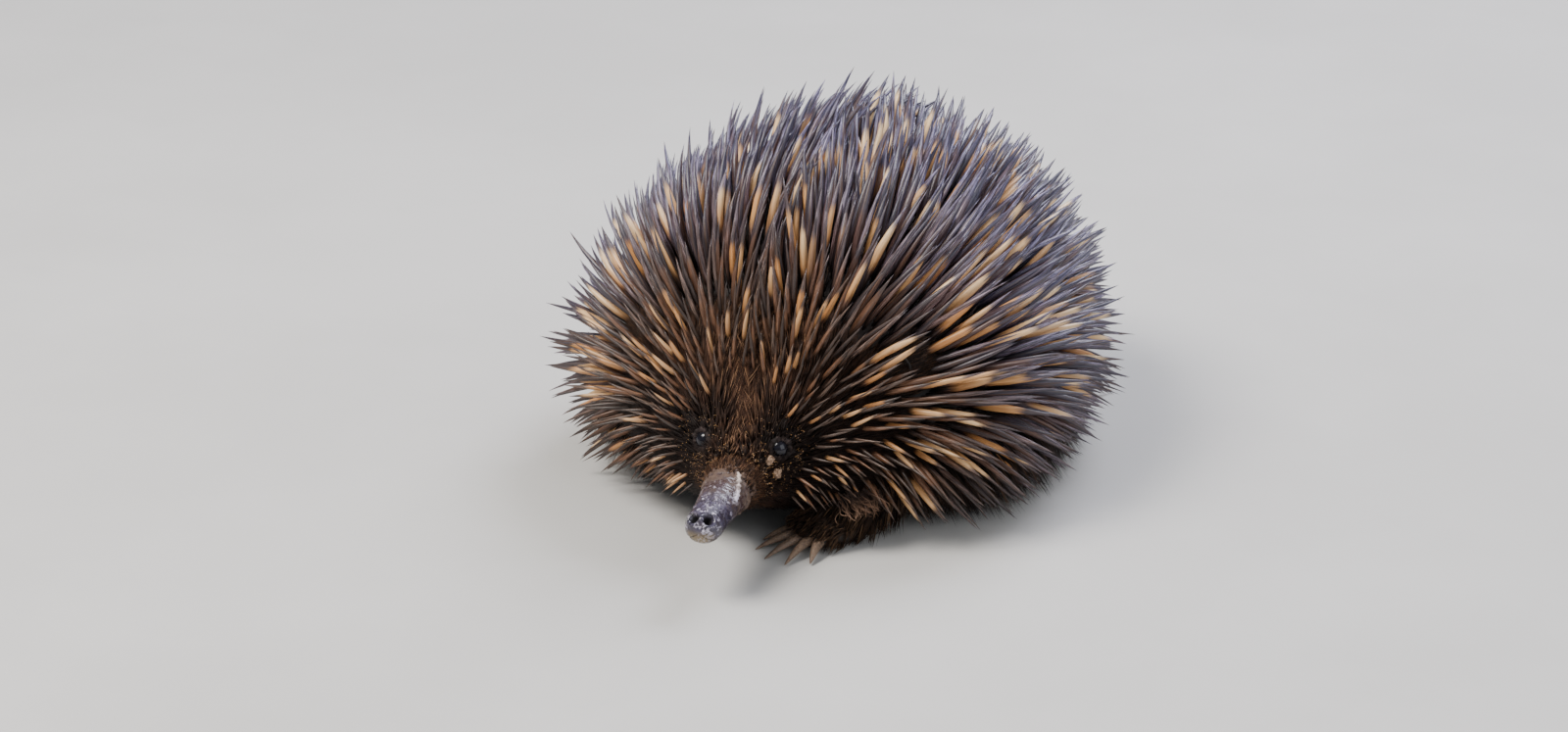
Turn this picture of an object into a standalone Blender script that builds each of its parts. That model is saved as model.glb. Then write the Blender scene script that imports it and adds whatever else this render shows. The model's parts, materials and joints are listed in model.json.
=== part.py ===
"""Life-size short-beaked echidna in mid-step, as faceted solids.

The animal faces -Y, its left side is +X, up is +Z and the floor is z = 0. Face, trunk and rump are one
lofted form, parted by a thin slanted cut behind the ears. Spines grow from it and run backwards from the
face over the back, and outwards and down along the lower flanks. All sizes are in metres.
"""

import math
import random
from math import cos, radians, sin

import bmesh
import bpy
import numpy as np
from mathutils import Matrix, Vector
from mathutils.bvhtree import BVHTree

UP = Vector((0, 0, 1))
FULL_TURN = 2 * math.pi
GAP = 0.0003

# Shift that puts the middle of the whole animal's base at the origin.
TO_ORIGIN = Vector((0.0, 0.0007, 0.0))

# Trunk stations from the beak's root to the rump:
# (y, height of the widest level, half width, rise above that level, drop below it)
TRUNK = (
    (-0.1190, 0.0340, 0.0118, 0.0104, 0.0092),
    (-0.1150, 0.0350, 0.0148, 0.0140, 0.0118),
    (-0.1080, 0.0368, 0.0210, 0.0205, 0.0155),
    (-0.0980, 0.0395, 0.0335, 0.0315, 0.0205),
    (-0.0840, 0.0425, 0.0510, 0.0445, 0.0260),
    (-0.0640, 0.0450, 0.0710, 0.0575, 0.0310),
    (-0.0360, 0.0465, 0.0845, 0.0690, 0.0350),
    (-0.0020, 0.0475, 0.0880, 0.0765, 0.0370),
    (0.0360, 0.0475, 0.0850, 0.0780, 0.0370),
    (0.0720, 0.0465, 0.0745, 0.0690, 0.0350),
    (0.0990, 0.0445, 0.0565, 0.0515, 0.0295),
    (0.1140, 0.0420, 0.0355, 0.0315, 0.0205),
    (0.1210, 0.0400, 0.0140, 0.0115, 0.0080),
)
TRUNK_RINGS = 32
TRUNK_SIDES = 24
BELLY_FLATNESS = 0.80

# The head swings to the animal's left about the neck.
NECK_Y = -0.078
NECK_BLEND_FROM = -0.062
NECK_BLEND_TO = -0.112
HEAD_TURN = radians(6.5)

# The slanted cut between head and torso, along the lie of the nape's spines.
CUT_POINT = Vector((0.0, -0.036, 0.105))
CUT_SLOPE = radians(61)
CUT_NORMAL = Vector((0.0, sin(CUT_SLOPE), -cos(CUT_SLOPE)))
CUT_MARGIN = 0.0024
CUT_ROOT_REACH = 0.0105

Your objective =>
Return the listing above in its exact form.

Exercise response =>
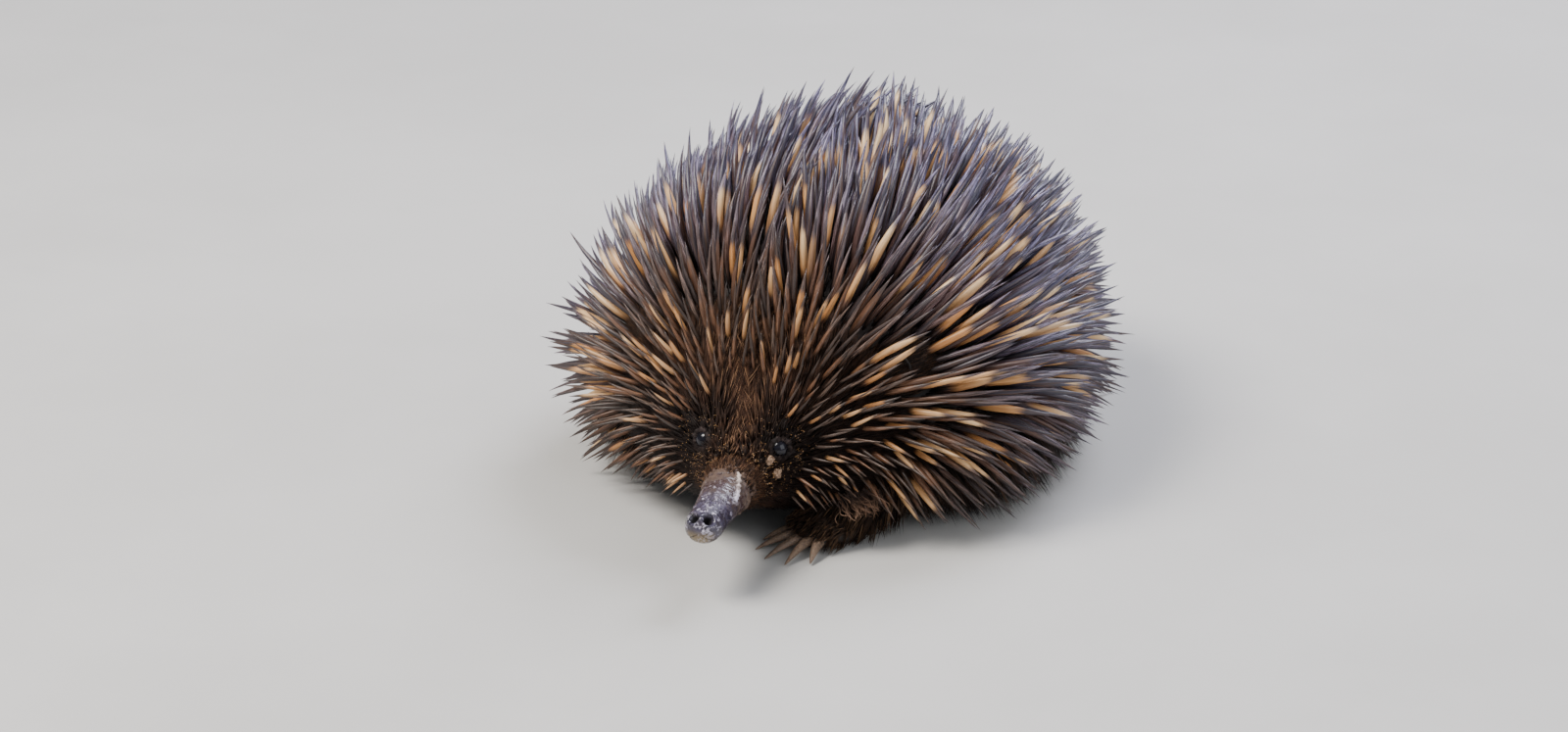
Turn this picture of an object into a standalone Blender script that builds each of its parts. That model is saved as model.glb. Then write the Blender scene script that imports it and adds whatever else this render shows. The model's parts, materials and joints are listed in model.json.
=== part.py ===
"""Life-size short-beaked echidna in mid-step, as faceted solids.

The animal faces -Y, its left side is +X, up is +Z and the floor is z = 0. Face, trunk and rump are one
lofted form, parted by a thin slanted cut behind the ears. Spines grow from it and run backwards from the
face over the back, and outwards and down along the lower flanks. All sizes are in metres.
"""

import math
import random
from math import cos, radians, sin

import bmesh
import bpy
import numpy as np
from mathutils import Matrix, Vector
from mathutils.bvhtree import BVHTree

UP = Vector((0, 0, 1))
FULL_TURN = 2 * math.pi
GAP = 0.0003

# Shift that puts the middle of the whole animal's base at the origin.
TO_ORIGIN = Vector((0.0, 0.0007, 0.0))

# Trunk stations from the beak's root to the rump:
# (y, height of the widest level, half width, rise above that level, drop below it)
TRUNK = (
    (-0.1190, 0.0340, 0.0118, 0.0104, 0.0092),
    (-0.1150, 0.0350, 0.0148, 0.0140, 0.0118),
    (-0.1080, 0.0368, 0.0210, 0.0205, 0.0155),
    (-0.0980, 0.0395, 0.0335, 0.0315, 0.0205),
    (-0.0840, 0.0425, 0.0510, 0.0445, 0.0260),
    (-0.0640, 0.0450, 0.0710, 0.0575, 0.0310),
    (-0.0360, 0.0465, 0.0845, 0.0690, 0.0350),
    (-0.0020, 0.0475, 0.0880, 0.0765, 0.0370),
    (0.0360, 0.0475, 0.0850, 0.0780, 0.0370),
    (0.0720, 0.0465, 0.0745, 0.0690, 0.0350),
    (0.0990, 0.0445, 0.0565, 0.0515, 0.0295),
    (0.1140, 0.0420, 0.0355, 0.0315, 0.0205),
    (0.1210, 0.0400, 0.0140, 0.0115, 0.0080),
)
TRUNK_RINGS = 32
TRUNK_SIDES = 24
BELLY_FLATNESS = 0.80

# The head swings to the animal's left about the neck.
NECK_Y = -0.078
NECK_BLEND_FROM = -0.062
NECK_BLEND_TO = -0.112
HEAD_TURN = radians(6.5)

# The slanted cut between head and torso, along the lie of the nape's spines.
CUT_POINT = Vector((0.0, -0.036, 0.105))
CUT_SLOPE = radians(61)
CUT_NORMAL = Vector((0.0, sin(CUT_SLOPE), -cos(CUT_SLOPE)))
CUT_MARGIN = 0.0024
CUT_ROOT_REACH = 0.0105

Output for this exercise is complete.